Shake yourself awake by asking yourself how you got into this position in the first place. The answer of course is by borrowing too much. So what makes you think another loan will remedy your financial troubles?
Repairing your financial situation will require a sincere commitment to changing your spending habits, not borrowing more money.
‘It will be more expensive in the long run’
How much do you owe in total?
You need to know exactly how much debt you are in and how much you are spending on it to trully address the issue. You may know what your individual payments cost, but do you know how much of your income goes towards debt monthly?
To help you get a clearer picture, make a list of all of the instalments and interest rates you are paying. Only once you work out how much in total it is costing you, can you approach some debt consolidation companies to see if they will offer you better rates.

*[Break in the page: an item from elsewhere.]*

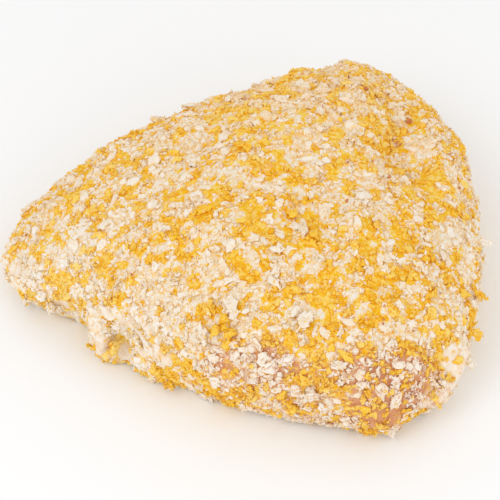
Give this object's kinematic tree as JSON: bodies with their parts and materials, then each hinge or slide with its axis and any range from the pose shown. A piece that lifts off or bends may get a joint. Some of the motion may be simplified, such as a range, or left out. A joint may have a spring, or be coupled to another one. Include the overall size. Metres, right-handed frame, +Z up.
{
  "type": "breaded stuffed chicken breast",
  "caption": "Whole uncut stuffed chicken breast in a loose coat of white and yellow breadcrumbs, narrow at one end, with a folded flap on its long side.",
  "frame": {"origin": "centre of the bounding box in plan, at the flat underside", "axes": "+X from the narrow tip to the blunt end, +Z up, and the long side with the folded flap faces -Y"},
  "size_m": [0.1282, 0.12, 0.038],
  "materials": {
    "crumb_coat": "matte, grainy bed of fine breadcrumbs, cream with golden yellow",
    "crumb_white": "matte white breadcrumb",
    "crumb_yellow": "matte golden yellow breadcrumb",
    "meat": "moist raw chicken meat, where the crumbs are thin"
  },
  "bodies": {
    "root": {"chicken_breast": "crumb_coat"}
  },
  "joints": []
}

Often you will find that because you are in so much debt, you won’t be offered a cheaper rate and, even if you are, it will be more expensive in the long run.
‘If you have an impaired credit record, you will only be offered high rates’
Will it really cost you less?
Debt consolidation companies will run a credit check on you, when determining the rate they are willing to offer you. If you have an impaired credit record, you will only be offered high rates on a debt consolidation loan.
On the other hand, you may be able to increase your home loan at the same rate, if you have one. But this means you will be paying it off over a much longer period of time, and thus spending a great deal more on interest.
‘You will be paying a lot more interest’
Is a longer repayment term worth it?
If you think you need a debt consolidation loan, there is a good chance it’s because you are in financial trouble and think it will help. If you have skipped any debt payments in the past, your credit record will reflect this.
Debt consolidation companies won’t offer you a low rate if you have a poor credit score. On top of this, you will be repaying the loan over a much longer period of time, and paying a lot more interest.
Settling your loans one at a time, as soon as possible, will save you a lot more money on interest going forward and enable you to make real progress in the short-term so you stay motivated.
‘You may rack up a lot more debt’
Will you stop using your credit cards?
If you pay off your credit cards and roll your debt into one loan, you may feel like you are free to use up credit again. The relief of having done something about your debt may give you a false sense of financial security, causing you to slip into old spending habits again. In this way, you may rack up a lot more debt and become over-indebted.